Former Southern Miss standout Nick Sandlin, whose rapid rise in Cleveland’s system was stalled by injury in 2019, has received an invitation to big league spring training as a non-roster player. Mississippi State product Gavin Collins, a catcher who played in high Class A in 2019, also got an invite to the Indians’ camp in Goodyear, Ariz. Teams are beginning to announce their non-roster invitees as it appears spring training will begin as scheduled in a couple of weeks. Sandlin, a sidearm-style right-hander, was a second-round pick in 2018 and reached Triple-A early in 2019 before a stress fracture in his arm ended his season. Sandlin got work in the Indians’ alternate camp during the 2020 season. He has a 2.68 ERA and seven saves in 49 pro games. Collins, a 13th-round pick in 2016, is a .257 hitter with 24 homers in 295 minor league games. P.S. As part of a series on minor league record-holders, milb.com featured Esix Snead as the modern day leader in career stolen bases with 507. Second on the list, somewhat surprisingly, is Trenidad (Trent) Hubbard, who was the second baseman on the first Jackson Generals team in 1991. Hubbard swiped 488 bags in a career that spanned 20 seasons (1986-2005) and included some big league time. (Note: Taylorsville’s Billy Hamilton, who set a minor league single-season record with 155 steals in 2012, has 396 minor league bags in 505 games.)
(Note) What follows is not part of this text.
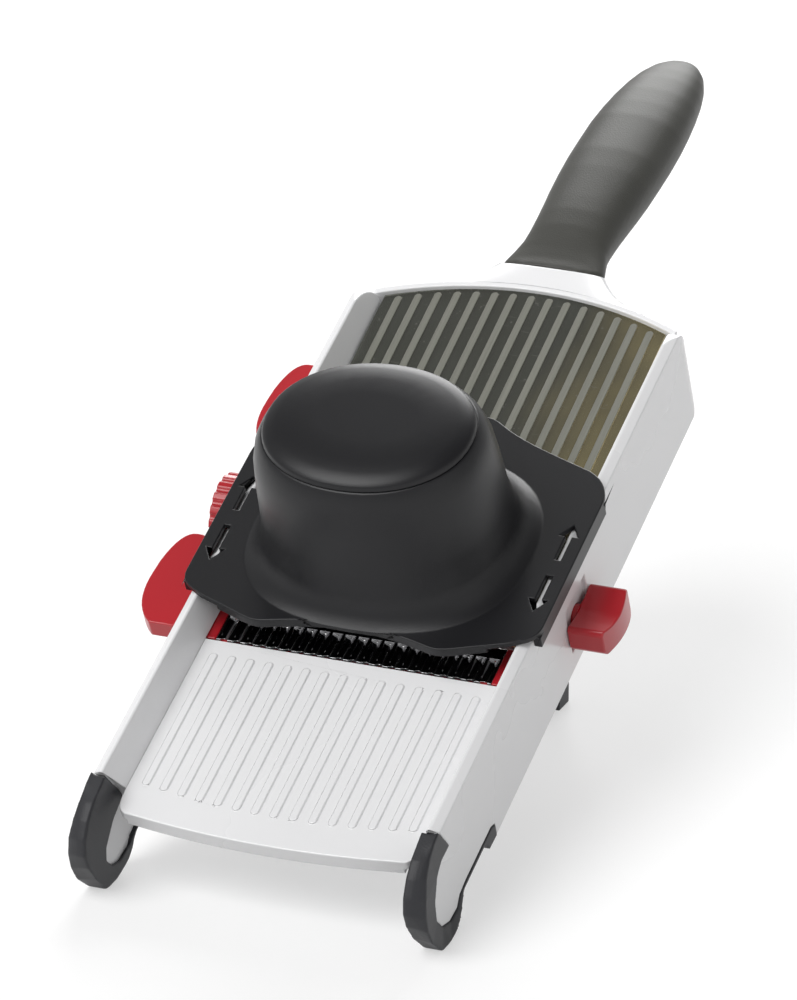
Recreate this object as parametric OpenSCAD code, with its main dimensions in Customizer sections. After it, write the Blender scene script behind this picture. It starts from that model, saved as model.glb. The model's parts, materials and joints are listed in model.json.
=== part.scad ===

Change was in the wind for several Mississippi-connected players on Thursday. On the big league front, ex-Mississippi State star Nate Lowe was traded from Tampa Bay to Texas, which has an apparent affinity for first basemen from MSU. In the Rule 5 draft’s minor league phase, three Mississippi college products changed organizations, with Ole Miss’ Errol Robinson and Southern Miss’ Chuckie Robinson going to Cincinnati and Itawamba Community College’s Tyreque Reed to Boston. Lowe, a lefty slugger who hit 11 homers in 71 games for the Rays over the last two seasons, projects as Texas’ first baseman in 2021. “I told him to expect competition, but we made this deal anticipating he would win the job and be our first baseman,” Rangers GM Jon Daniels told mlb.com. Former State star Rafael Palmeiro spent 10 of his 20 MLB seasons with the Rangers, and Will Clark manned first base for Texas for five years (between Palmeiro’s two stints there). Mitch Moreland, currently a free agent, spent the first seven of his 11 MLB seasons with the Rangers. … Errol Robinson, a shortstop, went from the Los Angeles Dodgers to the Reds in the first round of the Rule 5 Triple-A phase, and Chuckie Robinson (no relation), a catcher, moved from Houston to the Reds in the third round. Errol is a .262 career hitter in four pro seasons and has reached the Triple-A level. “He’s a really good athlete. He’s extremely versatile,” Rob Coughlin, Cincinnati’s director of pro scouting, told mlb.com. Chuckie is a .249 hitter over four pro seasons and played at the Class AA level in 2019. He has a 15-homer season on his ledger. Reed, a storied slugger at Houlka High and ICC, was plucked out of the Texas system by the Red Sox in the first round of the Triple-A phase. “(W)e really believe in the power potential, so we’re excited to bring him into the organization,” Boston’s VP of professional scouting Gus Quattlebaum told mlb.com. Reed, a first baseman, is a .281 hitter with 41 homers in three pro seasons. He played high-A ball in 2019.